After decades of wanting to launch a personal website, I’ve finally done it! True to its experimental nature, Mostly Invisible is a “site about nothing”. There is even some original photography. I believe I am living up to the spirit of the bet when it comes to sharing my work publicly.

However, every post I’ve published on the site, while thoughtful and sincere, isn’t quite what I hoped it would be when I set out to write it. Don’t get me wrong - I’m proud of the ideas and arguments within the writing, I’m just not happy with the expression, the writing itself.

This isn’t necessarily a problem of quality; I’m not comparing myself to other (better) writers and feeling inadequate. Songwriter Danny Schmidt has a lyric about “the shape inside your head that you can’t carve with your hands”. I am struggling to create writing that represents the “shape” in my head.

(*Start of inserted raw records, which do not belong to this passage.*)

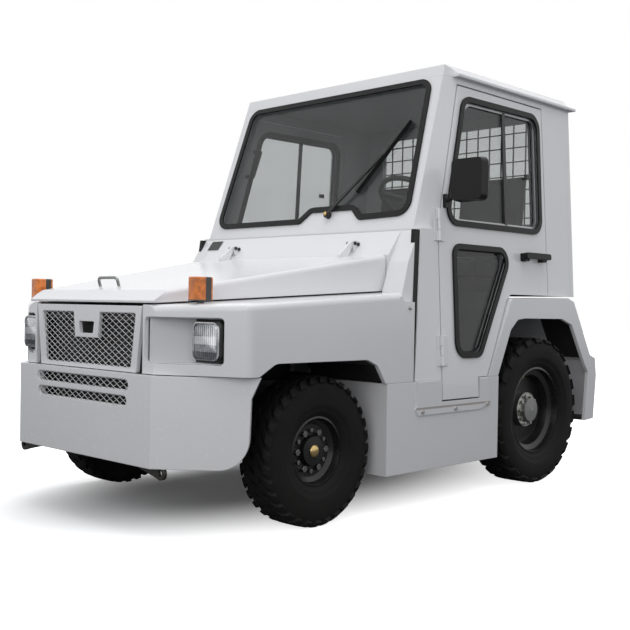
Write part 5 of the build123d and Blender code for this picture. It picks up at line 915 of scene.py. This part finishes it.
glass = glass_finish("pane_glass", (0.8, 0.81, 0.81), 0.02)
for part in ("cab_glass", "door_glass_left", "door_glass_right"):
    dress(part, glass)

# Door window frames
# A thin aluminium frame inside each upper door window's rubber, with a black upright where the sliding panes
# meet and a black catch on the rear pane. The rubber has a flat lip on the inside; the lower pane a slim one.
aluminium = finish(
    "aluminium", (0.42, 0.43, 0.44), 0.38, metal=0.8, tint=0.1, grain=200, bump=0.05, patch=12
)
SILL_X = 0.760
wall_out = Vector((1, 0, SIDE_LEAN)).normalized()


def wall_point(sign, station, height, depth):
    """A point on a cab side at a station and height, a depth in from the outer face."""
    x = SILL_X - SIDE_LEAN * (height - SILL_HEIGHT) - depth * wall_out.x
    return Vector((CENTRE_X + sign * x, STATION_0 + station, height - depth * wall_out.z))


def wall_frame(name, sign, corners, radius, width, depth, thick, material, body):
    """A flat rounded ring on a cab side: corners are (station, height), in order round the window."""
    deselect()
    bpy.ops.mesh.primitive_plane_add(size=1)
    ring = bpy.context.object
    for corner, (station, height) in zip((0, 1, 3, 2), corners):
        ring.data.vertices[corner].co = wall_point(sign, station, height, depth)
    bpy.ops.object.mode_set(mode="EDIT")
    bpy.ops.mesh.select_all(action="SELECT")
    bpy.ops.mesh.bevel(offset=radius, segments=6, affect="VERTICES")
    bpy.ops.mesh.select_all(action="SELECT")
    bpy.ops.mesh.inset(thickness=width, depth=0)
    bpy.ops.mesh.delete(type="FACE")
    bpy.ops.mesh.select_all(action="SELECT")
    push = wall_out * thick
    bpy.ops.mesh.extrude_region_move(TRANSFORM_OT_translate={"value": (sign * push.x, 0, push.z)})
    settle(ring, name, material, body, 40)


def wall_block(name, sign, stations, heights, depths, material, body):
    """A box that follows a cab side, between two stations, two heights and two depths."""
    deselect()
    bpy.ops.mesh.primitive_cube_add(size=2)
    block = bpy.context.object
    for corner in block.data.vertices:
        station = stations[corner.co.y > 0]
        height = heights[corner.co.z > 0]
        depth = depths[corner.co.x > 0]
        corner.co = wall_point(sign, station, height, depth)
    settle(block, name, material, body, 30)


UPPER_PANE = ((1.402, 1.246), (1.558, 1.806), (2.168, 1.812), (2.168, 1.254))
INNER_RING = ((1.382, 1.228), (1.544, 1.824), (2.186, 1.830), (2.186, 1.236))
LOWER_PANE = ((1.451, 1.131), (1.885, 1.132), (1.617, 0.660), (1.454, 0.660))
for side, sign in (("left", 1), ("right", -1)):
    door = f"door_{side}"
    wall_frame(
        f"window_frame_{side}", sign, UPPER_PANE, 0.055, 0.016, 0.0115, 0.007, aluminium, door
    )
    wall_block(
        f"window_upright_{side}", sign, (1.871, 1.895), (1.262, 1.800), (0.0117, 0.0035), blank_black, door,
    )
    wall_block(
        f"window_catch_{side}", sign, (2.066, 2.098), (1.502, 1.524), (0.0117, -0.002), blank_black, door,
    )
    wall_frame(f"inner_ring_{side}", sign, INNER_RING, 0.07, 0.028, 0.042, 0.006, seal_rubber, door)
    wall_frame(
        f"lower_frame_{side}", sign, LOWER_PANE, 0.045, 0.009, 0.0115, 0.005, seal_rubber, door
    )

# Mirror
# A black moulded head on a bent arm clamped to the driver's door, with its glass on the rear face.
mirror_black = finish(
    "mirror_black", (0.007, 0.007, 0.007), 0.35, tint=0.2, grain=120, bump=0.05, edge=0.002, patch=9, gleam=0.25
)
dress("mirror", mirror_black)
mirror_silver = finish(
    "mirror_glass", (0.8, 0.82, 0.84), 0.04, metal=1, tint=0.02, grain=20, bump=0.0, patch=5
)
mirror_pane = rounded_plate((CENTRE_X + 0.8515, STATION_0 + 1.4012, 1.418), 0.074, 0.084, 0.018, 0.0014, 0)
settle(mirror_pane, "mirror_pane", mirror_silver, "door_left", 40)

# Wiper
# A black pressed arm with a twin blade, held to its spindle by a brass cap nut.
wiper_black = finish(
    "wiper_black", (0.014, 0.014, 0.014), 0.45, tint=0.2, grain=90, bump=0.03, edge=0.001, patch=12
)
dress("wiper", wiper_black)
SCREEN_ORIGIN = Vector((CENTRE_X, STATION_0 + SCREEN_FOOT[0], SCREEN_FOOT[1]))
screen_up = Vector((0, SCREEN_LEAN, 1)).normalized()
screen_out = Vector((0, -1, SCREEN_LEAN)).normalized()
SPINDLE = (0.157, (1.285 - SCREEN_FOOT[1]) * math.hypot(1, SCREEN_LEAN))
nut_place = SCREEN_ORIGIN + Vector((SPINDLE[0], 0, 0)) + SPINDLE[1] * screen_up + 0.0235 * screen_out
round_bolt("wiper_nut", nut_place, screen_out, 0.010, 0.009, brass, "vehicle", sides=6)

# Rear guard
# A welded screen of round wire in black over the rear window.
guard_black = finish("guard_black", (0.03, 0.03, 0.032), 0.5, tint=0.3, grain=200, bump=0.2, patch=10)
dress("rear_guard", guard_black)

# Lamps and hitch at the rear
# Moulded lenses, red below and amber above, and a cast hitch whose drop pin is plated.
tail_red = finish("tail_red", (0.45, 0.01, 0.012), 0.22, tint=0.15, grain=300, bump=0.2, patch=30)
tail_red.node_tree.nodes["Principled BSDF"].inputs["Coat Weight"].default_value = 0.6
zone(tail_red, (("Z", ">", 0.470),), (0.75, 0.2, 0.02))
dress("rear_lamps", tail_red)
# Cab interior
# A ribbed black rubber mat on the steel floor, a black moulded dashboard with column and pedals, a black steering
# wheel, and a looped grab rail on the far door beside its window.
mat_black = finish("mat_black", (0.03, 0.03, 0.03), 0.8, tint=0.35, grain=90, bump=0.5, patch=8)
dress("cab_floor", mat_black)
dash_black = finish(
    "dash_black", (0.035, 0.035, 0.037), 0.55, tint=0.25, grain=350, bump=0.35, edge=0.004, patch=6
)
dress("dashboard", dash_black)
rim_black = finish("rim_black", (0.02, 0.02, 0.02), 0.4, tint=0.2, grain=200, bump=0.1, patch=12)
dress("steering_wheel", rim_black)

DOOR_THICK = 0.036
GRAB_REACH = 0.080
RAIL_RADIUS = 0.010
rail_points = [
    (1.497, 1.700, DOOR_THICK), (1.512, 1.694, GRAB_REACH), (1.470, 1.566, GRAB_REACH),
    (1.452, 1.560, DOOR_THICK),
]
deselect()
bpy.ops.mesh.primitive_circle_add(vertices=12, radius=RAIL_RADIUS)
rail = bpy.context.object
rail_path = [wall_point(-1, *point) for point in rail_points]
first = rail_path[0]
heading = (rail_path[1] - rail_path[0]).normalized()
rail.matrix_world = Matrix.Translation(first) @ heading.to_track_quat("Z", "Y").to_matrix().to_4x4()
bpy.ops.object.transform_apply(location=True, rotation=True, scale=True)
bpy.ops.object.mode_set(mode="EDIT")
bpy.ops.mesh.select_all(action="SELECT")
bpy.ops.mesh.edge_face_add()
for start, end in zip(rail_path, rail_path[1:]):
    bpy.ops.mesh.extrude_region_move(TRANSFORM_OT_translate={"value": tuple(end - start)})
settle(rail, "grab_rail", rim_black, "door_right", 50)

# Seats
# Two foam cushions and two backrests under black vinyl. They are inflated as cloth so that the faces crown and
# the sides pull in between the corners.
vinyl = finish("seat_vinyl", (0.03, 0.03, 0.032), 0.5, tint=0.3, grain=260, bump=0.35, patch=7)


def pad(name, middle, size, turn_x, bulge, grid):
    """A cushion: a bevelled block remeshed, swollen by cloth pressure, capped, and smoothed once."""
    deselect()
    bpy.ops.mesh.primitive_cube_add(size=1)
    block = bpy.context.object
    block.scale = size
    bpy.ops.object.transform_apply(location=True, rotation=True, scale=True)
    bpy.ops.object.mode_set(mode="EDIT")
    bpy.ops.mesh.select_all(action="SELECT")
    bpy.ops.mesh.bevel(offset=0.022, segments=3)
    bpy.ops.object.mode_set(mode="OBJECT")
    remesh = block.modifiers.new("remesh", "REMESH")
    remesh.mode = "VOXEL"
    remesh.voxel_size = grid
    bpy.ops.object.modifier_apply(modifier="remesh")
    start = [corner.co.copy() for corner in block.data.vertices]
    cloth = block.modifiers.new("cloth", "CLOTH")
    cloth.settings.use_pressure = True
    cloth.settings.uniform_pressure_force = 4
    cloth.settings.effector_weights.gravity = 0
    for step in range(1, 21):
        studio.frame_set(step)
    bpy.ops.object.modifier_apply(modifier="cloth")
    studio.frame_set(1)
    for corner, before in zip(block.data.vertices, start):
        move = corner.co - before
        if move.length > bulge:
            corner.co = before + move.normalized() * bulge
    half = Vector(size) / 2
    for corner in block.data.vertices:
        if corner.co.z < -half.z:
            corner.co.z = -half.z
    rounder = block.modifiers.new("rounder", "SUBSURF")
    rounder.levels = 1
    rounder.render_levels = 1
    bpy.ops.object.modifier_apply(modifier="rounder")
    block.matrix_world = Matrix.Translation(middle) @ Matrix.Rotation(turn_x, 4, "X")
    settle(block, name, vinyl, "vehicle", 60, ("seat",))


SEAT_X = 0.290
CUSHION = (0.440, 0.450, 0.088)
BACKREST = (0.420, 0.052, 0.440)
BACK_LEAN = math.atan2(0.045 + 0.009, 0.490)
CLOTH_GRID = 0.0085
for who, side in (("driver", 1), ("passenger", -1)):
    seat_x = CENTRE_X + side * SEAT_X
    pad(f"seat_cushion_{who}", (seat_x, STATION_0 + 2.140, 1.0650), CUSHION, 0, 0.011, CLOTH_GRID)
    pad(f"seat_back_{who}", (seat_x, STATION_0 + 2.3815, 1.3560), BACKREST, -BACK_LEAN, 0.009, CLOTH_GRID)
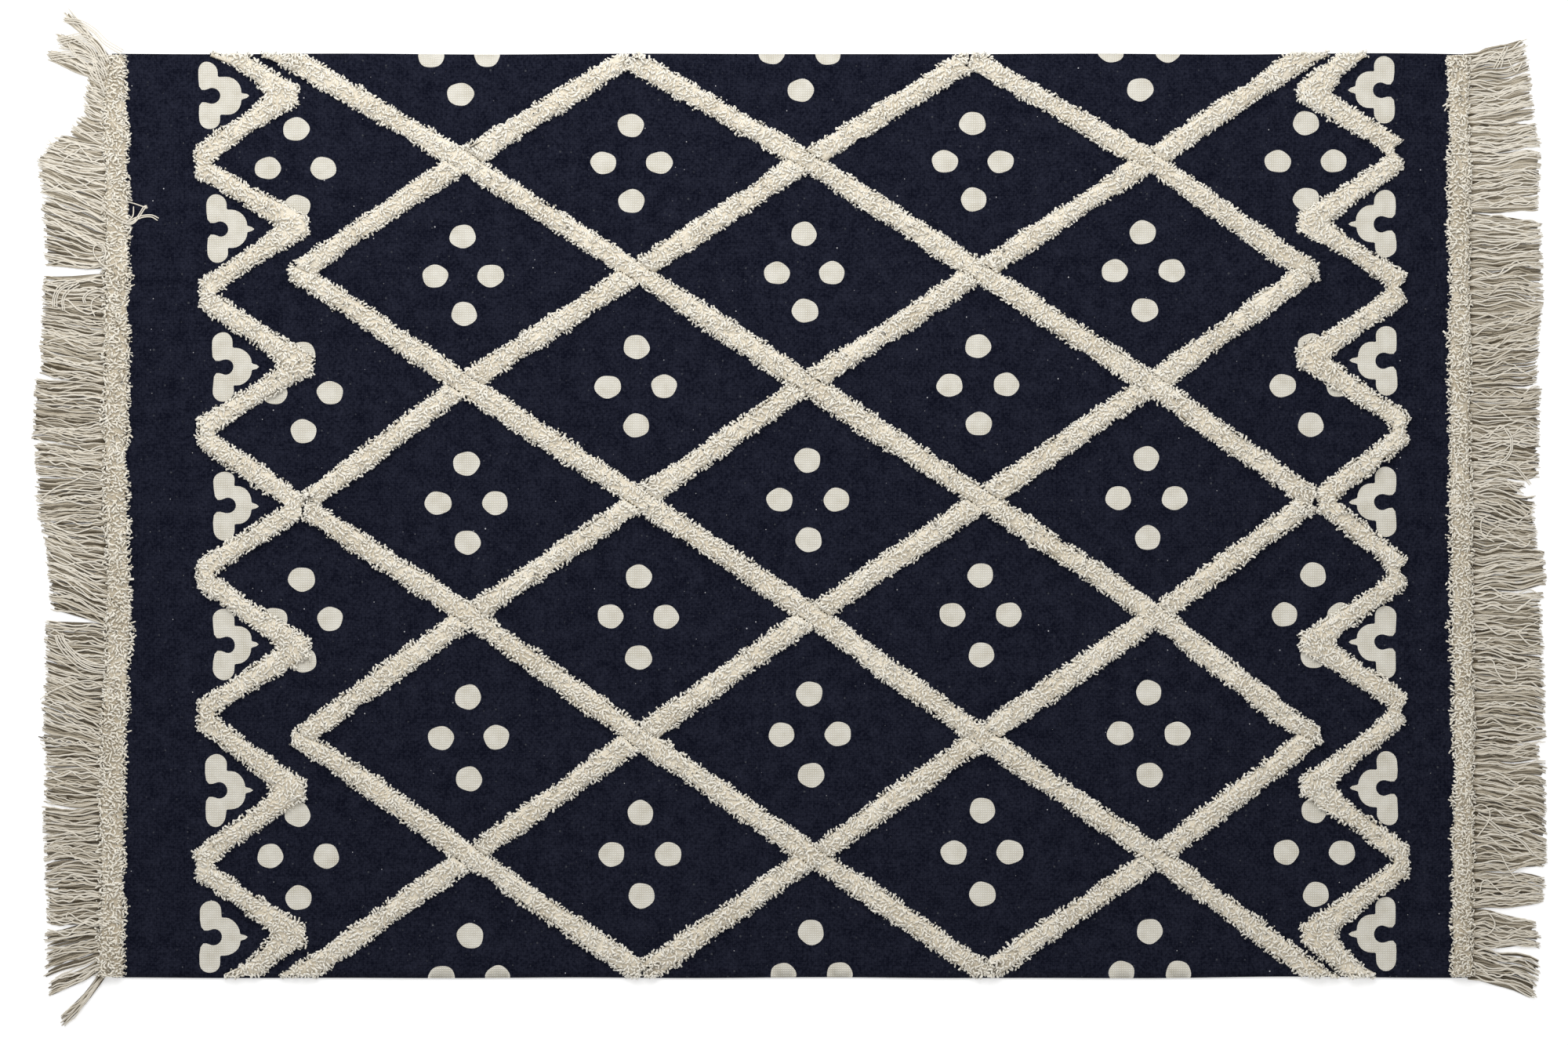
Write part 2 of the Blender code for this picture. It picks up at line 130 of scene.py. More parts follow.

Information designer Edward Tufte wrote a book about presentations with the statement, “Pitching out corrupts within”. His idea is that, when sharing publicly, presenters tend to paint the rosiest possible picture of their work. This often leads to harmful over-claiming and a less personal, more transactional relationship with others. An interesting antidote is to actively practice “anti-marketing”: to make a point of focusing publicly on the least rosy parts of one’s projects; what’s confusing, what’s frustrating, what’s not working.

I hope that these interesting challenges become a positive thing: fodder for public conversation, not something to be swept under the rug. At least most of the time, I’m trying to focus on my biggest challenges, rather than what’s going well. I suspect this also builds a deeper, more authentic relationship with my audience.


The pieces of writing I have been the happiest with are the two newsletters issues I have written this year - to you! They feel the most like “me”. There is a germ of a lesson there, I believe, that points to being more personal, more honest, and perhaps, more relaxed as I write. When I write these newsletters, I feel like I’m writing a friend with a few of my thoughts. Writing a post feels like more; it’s heavier, like there’s more at stake. How can I create the friendlier mental space in all my writing?

It’s easy to fall into the trap of talking into the void of the Internet. I am realizing it still requires a mental connection to communicate well - even digitally. Thanks for reading ❤️.


Here is a numerical breakdown of all the things I wrote this month, in order of what I believe to be their quality.

  1. The map is not the territory, Mostly Invisible. In a world where AI can generate "hallucinations" that look like facts, we are losing the distinction between knowledge and opinion.

  2. The surveyor's guide to reality, Mostly Invisible. How do we personally "know" what is true as we move through the world?

  3. From error to ignorance, Mostly Invisible. Our current discourse is stuck in "Error" - the state of holding a wrong opinion without knowing it. We need to return to "Ignorance".


A panoramic view of tree covered mountains with a low cloud in the distance

Low cloud over the Blue Ridge Mountains. Facing east on Three Ridges Mountain, near Wintergreen, Virginia, on April 25, 2026.